Rosenberg’s Institute was one of several established to support the Third Reich’s efforts to provide an empirical basis for their anti-Jewish policies. To that end, the scholars affiliated with these institutes endeavored to put in place a new interdisciplinary field of study that would draw on various academic disciplines to promulgate antisemitic scholarship about the Jews.
According to Alan Steinweis’ book, “Studying the Jew: Scholarly Antisemitism in Nazi Germany,” this new brand of scholarship, which he dubs “Nazi Jewish Studies,” demonstrates its practitioners’ “cynical manipulation of scientific knowledge, historical events, religious texts, and statistical data” in the service of “justifying the disenfranchisement, expropriation, and removal of Jews from German society.”
Fast forward to August 2023. 
Two academic leaders of the U.S. Campaign for the Academic and Cultural Boycott of Israel (USACBI) – San Francisco State University Professor Rabab Abdulhadi and University of Massachusetts Boston Professor Heike Schotten - co-authored an article explaining why they recently established the Institute for the Critical Study of Zionism (ICSZ).

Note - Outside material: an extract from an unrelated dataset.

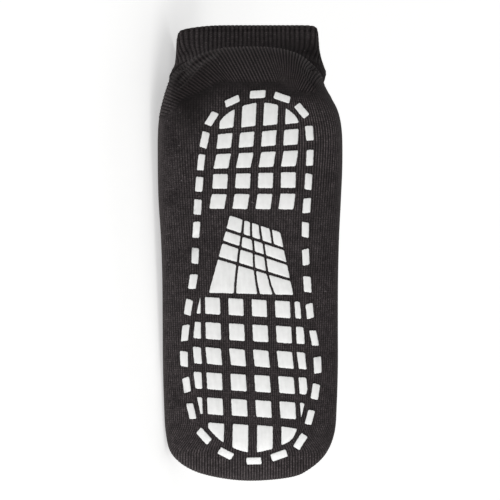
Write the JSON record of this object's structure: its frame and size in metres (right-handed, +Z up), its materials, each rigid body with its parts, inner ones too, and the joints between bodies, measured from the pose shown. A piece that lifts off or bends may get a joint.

Describing ICSZ as “explicitly anti-Zionist” and “strictly committed to abiding by the BDS picket line,” Abdulhadi and Schotten link their new Institute to “the long history of struggle” against efforts “to conflate Zionist politics and ideology with Jews or Jewishness.”  
In October, the Institute will be holding an inaugural conference entitled “Battling the ‘IHRA definition’: Theory & Activism” to provide academics and activists with tools for delegitimizing the most widely accepted definition of antisemitism, which rightly identifies anti-Zionism as a form of antisemitism, but is being portrayed by conference organizers as “a tool of and a shield for repressive state power.”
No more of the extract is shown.